Rapa Nui's great IMO. If you have really oily skin it can look really orange but I don't know what your skin type is like. But I digress, I liked it. If you are unsure about the purchase then see if someone will swap with you or if you live by a sephora, ask them to make you a sample. They will, that's how I ended up going back and buying it.


----------



## TheTeenageMuse (Feb 21, 2010)

I'm kinda confused, if you're from Montreal shouldn't the price be the same as it is in Toronto??


----------



## urbanD0LL (Feb 22, 2010)

Quote:

   Originally Posted by *greatscott2000* 

 
_Rapa Nui's great IMO. If you have really oily skin it can look really orange but I don't know what your skin type is like. But I digress, I liked it.

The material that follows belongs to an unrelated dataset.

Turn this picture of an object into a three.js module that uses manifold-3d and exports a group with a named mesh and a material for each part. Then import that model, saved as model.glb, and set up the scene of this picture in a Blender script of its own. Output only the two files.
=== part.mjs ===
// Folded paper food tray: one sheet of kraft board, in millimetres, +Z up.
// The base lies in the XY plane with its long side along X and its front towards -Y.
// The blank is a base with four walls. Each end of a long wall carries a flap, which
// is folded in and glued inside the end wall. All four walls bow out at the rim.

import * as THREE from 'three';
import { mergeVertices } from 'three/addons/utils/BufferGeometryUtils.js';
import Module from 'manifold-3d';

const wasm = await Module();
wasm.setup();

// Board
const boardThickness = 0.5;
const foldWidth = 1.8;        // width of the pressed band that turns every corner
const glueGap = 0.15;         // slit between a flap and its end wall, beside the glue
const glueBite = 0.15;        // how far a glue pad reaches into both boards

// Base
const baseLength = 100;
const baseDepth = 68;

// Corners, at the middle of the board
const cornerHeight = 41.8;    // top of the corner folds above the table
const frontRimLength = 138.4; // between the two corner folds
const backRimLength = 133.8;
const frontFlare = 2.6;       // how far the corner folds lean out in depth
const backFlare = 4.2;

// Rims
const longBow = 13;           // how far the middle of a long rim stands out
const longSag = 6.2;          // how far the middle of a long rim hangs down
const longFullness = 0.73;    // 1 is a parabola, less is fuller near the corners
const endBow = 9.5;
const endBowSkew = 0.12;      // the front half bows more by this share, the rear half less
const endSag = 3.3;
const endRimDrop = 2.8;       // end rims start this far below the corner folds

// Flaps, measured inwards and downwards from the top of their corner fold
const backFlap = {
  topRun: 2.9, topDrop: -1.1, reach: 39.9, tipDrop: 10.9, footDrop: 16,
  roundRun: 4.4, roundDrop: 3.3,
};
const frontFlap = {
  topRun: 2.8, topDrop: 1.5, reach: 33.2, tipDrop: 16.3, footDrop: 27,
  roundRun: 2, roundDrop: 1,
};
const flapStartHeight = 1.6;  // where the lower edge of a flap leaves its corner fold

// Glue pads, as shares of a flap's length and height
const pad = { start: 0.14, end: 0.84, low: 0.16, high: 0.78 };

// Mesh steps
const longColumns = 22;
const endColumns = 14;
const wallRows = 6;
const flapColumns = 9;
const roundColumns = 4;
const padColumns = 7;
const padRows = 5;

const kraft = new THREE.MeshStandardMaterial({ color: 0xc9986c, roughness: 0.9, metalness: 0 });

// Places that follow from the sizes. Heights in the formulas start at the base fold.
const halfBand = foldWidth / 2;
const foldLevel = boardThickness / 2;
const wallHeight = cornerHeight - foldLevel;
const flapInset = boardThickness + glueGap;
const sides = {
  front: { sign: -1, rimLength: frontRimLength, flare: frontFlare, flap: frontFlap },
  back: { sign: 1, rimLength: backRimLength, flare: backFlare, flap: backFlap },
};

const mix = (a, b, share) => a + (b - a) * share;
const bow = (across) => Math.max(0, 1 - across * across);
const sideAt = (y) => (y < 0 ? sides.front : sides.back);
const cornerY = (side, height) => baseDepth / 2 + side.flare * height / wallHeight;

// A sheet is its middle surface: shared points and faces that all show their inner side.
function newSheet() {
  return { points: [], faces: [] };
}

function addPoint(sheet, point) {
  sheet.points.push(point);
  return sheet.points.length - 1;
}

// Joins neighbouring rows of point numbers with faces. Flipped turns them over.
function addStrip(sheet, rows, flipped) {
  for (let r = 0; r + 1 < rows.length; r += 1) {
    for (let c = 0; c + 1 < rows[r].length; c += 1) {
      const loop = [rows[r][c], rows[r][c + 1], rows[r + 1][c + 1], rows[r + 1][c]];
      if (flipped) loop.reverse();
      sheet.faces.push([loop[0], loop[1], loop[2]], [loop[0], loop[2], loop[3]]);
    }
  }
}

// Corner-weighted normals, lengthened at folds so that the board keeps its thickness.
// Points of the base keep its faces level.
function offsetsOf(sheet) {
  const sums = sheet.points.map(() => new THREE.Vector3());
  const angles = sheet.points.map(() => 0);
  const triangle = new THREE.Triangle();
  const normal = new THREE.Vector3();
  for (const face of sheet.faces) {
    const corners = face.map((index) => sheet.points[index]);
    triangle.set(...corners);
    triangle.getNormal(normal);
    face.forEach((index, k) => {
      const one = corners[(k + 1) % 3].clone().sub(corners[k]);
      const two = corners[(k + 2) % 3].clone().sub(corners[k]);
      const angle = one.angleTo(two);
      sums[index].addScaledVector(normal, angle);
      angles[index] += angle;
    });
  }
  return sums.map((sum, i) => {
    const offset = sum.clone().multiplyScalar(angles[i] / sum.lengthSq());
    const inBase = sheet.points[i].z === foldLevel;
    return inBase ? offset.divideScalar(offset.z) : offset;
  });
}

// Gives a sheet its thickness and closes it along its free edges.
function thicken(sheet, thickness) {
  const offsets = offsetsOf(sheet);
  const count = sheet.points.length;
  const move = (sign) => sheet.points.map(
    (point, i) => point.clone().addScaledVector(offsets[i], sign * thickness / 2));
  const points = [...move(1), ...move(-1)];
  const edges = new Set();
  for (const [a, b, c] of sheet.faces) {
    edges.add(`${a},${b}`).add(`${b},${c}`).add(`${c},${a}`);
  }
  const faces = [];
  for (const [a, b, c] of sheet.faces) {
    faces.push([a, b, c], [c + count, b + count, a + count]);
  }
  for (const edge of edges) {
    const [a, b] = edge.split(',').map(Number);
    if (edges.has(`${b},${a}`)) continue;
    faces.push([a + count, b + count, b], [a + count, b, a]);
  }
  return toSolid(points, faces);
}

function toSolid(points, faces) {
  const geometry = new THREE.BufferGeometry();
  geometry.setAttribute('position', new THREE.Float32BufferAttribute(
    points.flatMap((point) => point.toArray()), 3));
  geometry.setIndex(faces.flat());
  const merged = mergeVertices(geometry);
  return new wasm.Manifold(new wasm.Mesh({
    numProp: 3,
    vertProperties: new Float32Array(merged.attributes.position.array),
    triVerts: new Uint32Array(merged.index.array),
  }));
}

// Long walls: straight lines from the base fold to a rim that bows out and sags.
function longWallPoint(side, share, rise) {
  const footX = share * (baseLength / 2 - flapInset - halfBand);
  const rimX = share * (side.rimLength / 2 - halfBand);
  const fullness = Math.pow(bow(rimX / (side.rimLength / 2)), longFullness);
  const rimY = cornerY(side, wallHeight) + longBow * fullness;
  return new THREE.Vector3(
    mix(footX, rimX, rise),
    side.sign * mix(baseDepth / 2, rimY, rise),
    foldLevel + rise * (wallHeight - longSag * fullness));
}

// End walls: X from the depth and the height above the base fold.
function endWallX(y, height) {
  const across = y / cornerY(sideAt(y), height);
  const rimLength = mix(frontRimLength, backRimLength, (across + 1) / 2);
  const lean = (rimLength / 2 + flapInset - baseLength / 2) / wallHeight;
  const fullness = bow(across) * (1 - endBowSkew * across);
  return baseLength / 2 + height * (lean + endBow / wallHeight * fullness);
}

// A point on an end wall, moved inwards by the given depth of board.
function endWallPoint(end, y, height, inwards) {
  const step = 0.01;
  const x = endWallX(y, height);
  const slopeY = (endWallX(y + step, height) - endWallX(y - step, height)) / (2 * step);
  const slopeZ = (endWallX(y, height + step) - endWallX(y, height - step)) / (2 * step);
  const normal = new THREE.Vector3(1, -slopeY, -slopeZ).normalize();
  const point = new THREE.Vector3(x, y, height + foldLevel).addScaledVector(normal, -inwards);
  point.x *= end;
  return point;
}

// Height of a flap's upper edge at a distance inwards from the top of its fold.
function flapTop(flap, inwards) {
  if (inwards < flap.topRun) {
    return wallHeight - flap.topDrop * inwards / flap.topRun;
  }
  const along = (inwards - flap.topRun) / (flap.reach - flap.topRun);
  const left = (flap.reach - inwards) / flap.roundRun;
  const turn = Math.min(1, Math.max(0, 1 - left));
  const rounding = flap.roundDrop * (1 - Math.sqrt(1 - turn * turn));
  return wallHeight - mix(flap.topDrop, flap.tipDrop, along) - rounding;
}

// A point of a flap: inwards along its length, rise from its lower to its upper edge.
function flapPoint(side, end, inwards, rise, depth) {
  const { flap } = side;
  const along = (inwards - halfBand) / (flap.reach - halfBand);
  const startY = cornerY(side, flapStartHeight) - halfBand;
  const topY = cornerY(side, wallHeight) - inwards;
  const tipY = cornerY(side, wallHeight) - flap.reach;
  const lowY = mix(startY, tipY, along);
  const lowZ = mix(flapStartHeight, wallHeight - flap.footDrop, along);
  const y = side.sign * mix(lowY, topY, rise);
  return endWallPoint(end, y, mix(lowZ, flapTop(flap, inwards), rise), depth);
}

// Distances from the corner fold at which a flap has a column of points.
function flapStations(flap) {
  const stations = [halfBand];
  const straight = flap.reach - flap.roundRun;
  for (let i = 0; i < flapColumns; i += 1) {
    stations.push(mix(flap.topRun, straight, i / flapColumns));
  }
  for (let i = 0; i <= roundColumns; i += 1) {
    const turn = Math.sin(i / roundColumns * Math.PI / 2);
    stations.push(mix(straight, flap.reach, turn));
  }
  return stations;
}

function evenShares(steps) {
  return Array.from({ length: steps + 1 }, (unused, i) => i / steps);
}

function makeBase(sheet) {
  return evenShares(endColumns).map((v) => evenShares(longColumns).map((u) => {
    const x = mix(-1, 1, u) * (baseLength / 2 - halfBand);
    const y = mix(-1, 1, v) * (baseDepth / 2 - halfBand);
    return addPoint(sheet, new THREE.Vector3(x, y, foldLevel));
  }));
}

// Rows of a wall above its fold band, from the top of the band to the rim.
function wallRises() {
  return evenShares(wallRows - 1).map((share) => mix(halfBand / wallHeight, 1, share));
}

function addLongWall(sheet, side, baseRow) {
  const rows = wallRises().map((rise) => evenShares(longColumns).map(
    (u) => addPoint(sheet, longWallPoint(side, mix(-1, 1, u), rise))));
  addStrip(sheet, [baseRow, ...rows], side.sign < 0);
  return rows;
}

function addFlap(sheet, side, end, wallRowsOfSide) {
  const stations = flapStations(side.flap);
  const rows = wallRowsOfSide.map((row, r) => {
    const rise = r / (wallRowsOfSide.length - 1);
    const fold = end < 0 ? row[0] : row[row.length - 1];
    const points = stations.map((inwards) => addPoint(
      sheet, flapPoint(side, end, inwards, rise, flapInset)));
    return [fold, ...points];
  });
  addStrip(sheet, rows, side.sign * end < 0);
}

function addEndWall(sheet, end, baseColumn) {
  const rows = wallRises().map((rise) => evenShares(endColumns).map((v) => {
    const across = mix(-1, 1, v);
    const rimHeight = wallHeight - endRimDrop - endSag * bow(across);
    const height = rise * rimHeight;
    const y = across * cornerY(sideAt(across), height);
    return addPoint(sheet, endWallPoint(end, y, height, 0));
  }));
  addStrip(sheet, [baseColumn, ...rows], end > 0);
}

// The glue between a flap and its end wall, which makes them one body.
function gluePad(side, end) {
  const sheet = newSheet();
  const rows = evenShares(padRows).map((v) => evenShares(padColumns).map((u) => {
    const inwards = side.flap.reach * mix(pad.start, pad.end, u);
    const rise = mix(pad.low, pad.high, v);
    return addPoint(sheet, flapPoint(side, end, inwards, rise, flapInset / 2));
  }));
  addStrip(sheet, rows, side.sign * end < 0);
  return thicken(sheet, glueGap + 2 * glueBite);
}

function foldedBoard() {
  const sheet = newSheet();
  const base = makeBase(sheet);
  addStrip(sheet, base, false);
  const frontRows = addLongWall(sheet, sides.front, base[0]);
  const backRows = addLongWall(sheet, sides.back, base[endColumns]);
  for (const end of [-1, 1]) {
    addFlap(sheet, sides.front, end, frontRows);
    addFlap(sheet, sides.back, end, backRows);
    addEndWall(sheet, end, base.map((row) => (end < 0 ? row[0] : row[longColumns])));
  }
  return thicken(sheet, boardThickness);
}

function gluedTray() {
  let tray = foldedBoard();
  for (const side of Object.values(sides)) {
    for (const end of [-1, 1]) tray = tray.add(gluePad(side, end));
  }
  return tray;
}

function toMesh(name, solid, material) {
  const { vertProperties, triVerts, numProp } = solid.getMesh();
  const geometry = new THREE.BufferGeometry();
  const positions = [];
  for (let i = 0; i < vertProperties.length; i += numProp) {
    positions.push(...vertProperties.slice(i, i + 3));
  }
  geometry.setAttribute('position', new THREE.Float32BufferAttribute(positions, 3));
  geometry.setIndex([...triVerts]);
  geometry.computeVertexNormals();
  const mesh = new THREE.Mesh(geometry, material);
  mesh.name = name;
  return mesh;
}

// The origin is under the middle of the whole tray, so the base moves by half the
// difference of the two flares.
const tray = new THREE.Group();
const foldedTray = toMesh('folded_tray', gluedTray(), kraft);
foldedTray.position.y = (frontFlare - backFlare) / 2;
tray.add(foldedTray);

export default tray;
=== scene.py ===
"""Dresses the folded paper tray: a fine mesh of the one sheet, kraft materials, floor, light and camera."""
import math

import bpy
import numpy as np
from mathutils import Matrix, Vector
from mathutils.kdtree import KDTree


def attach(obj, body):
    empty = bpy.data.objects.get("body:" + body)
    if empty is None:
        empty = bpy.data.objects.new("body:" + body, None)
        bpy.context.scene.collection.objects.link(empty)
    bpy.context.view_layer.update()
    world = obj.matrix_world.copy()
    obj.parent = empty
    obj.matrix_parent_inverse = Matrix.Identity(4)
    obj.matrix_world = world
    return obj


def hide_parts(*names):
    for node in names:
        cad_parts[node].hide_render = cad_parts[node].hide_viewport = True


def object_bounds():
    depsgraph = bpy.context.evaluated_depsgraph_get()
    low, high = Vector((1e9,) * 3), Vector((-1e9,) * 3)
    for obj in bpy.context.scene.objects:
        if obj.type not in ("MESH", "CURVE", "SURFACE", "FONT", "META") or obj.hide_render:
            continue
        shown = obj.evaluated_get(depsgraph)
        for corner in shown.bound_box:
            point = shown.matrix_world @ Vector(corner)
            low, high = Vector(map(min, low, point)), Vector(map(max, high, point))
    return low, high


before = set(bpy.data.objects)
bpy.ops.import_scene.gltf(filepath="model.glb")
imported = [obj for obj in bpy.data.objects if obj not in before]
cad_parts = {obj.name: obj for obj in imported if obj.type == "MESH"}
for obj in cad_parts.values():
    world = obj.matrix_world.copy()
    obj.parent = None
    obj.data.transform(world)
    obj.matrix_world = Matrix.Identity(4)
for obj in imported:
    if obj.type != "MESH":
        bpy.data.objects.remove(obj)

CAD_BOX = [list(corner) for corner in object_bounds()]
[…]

If you are unsure about the purchase then see if someone will swap with you or if you live by a sephora, ask them to make you a sample. They will, that's how I ended up going back and buying it._

 
a sample for Rapa Nui ? nice . if i would have known i would have asked for it today , i was at the mall .  my skin is nw45 + nc50 , oily and dry around some parts , my skin is tripping to make things short. i wanna like it but it seems to blend in, when i have nothing on my skin it looks nice but when i'm going to wear foundation i'm not sure how it's going to look . 

 Quote:

   Originally Posted by *TheTeenageMuse* 

 
_I'm kinda confused, if you're from Montreal shouldn't the price be the same as it is in Toronto??_

 
it's $46 + tax  at Murale . how much you got it for ?


----------



## TheTeenageMuse (Feb 22, 2010)

$38 + tax, that's ridiculous!


----------



## urbanD0LL (Feb 23, 2010)

Quote:

   Originally Posted by *TheTeenageMuse* 

 
_$38 + tax, that's ridiculous!_

 

say whaat ? where?


----------



## TheTeenageMuse (Feb 23, 2010)

Well Toronto's Sephora..


----------



## highonmac (Feb 23, 2010)

Quote:

   Originally Posted by *TheTeenageMuse* 

 
_Well Toronto's Sephora.._

 
Which sephora lol? I got mine for 46$ plus tax at the sephora in scarborough? Unless..i am confused but which sephora are you talking about?


----------



## TheTeenageMuse (Feb 24, 2010)

Huh, maybe i'm the confused one. I thought I saw it for $36 at Scarborough Town but since you both paid $46 I probably just read the sign wrong..


----------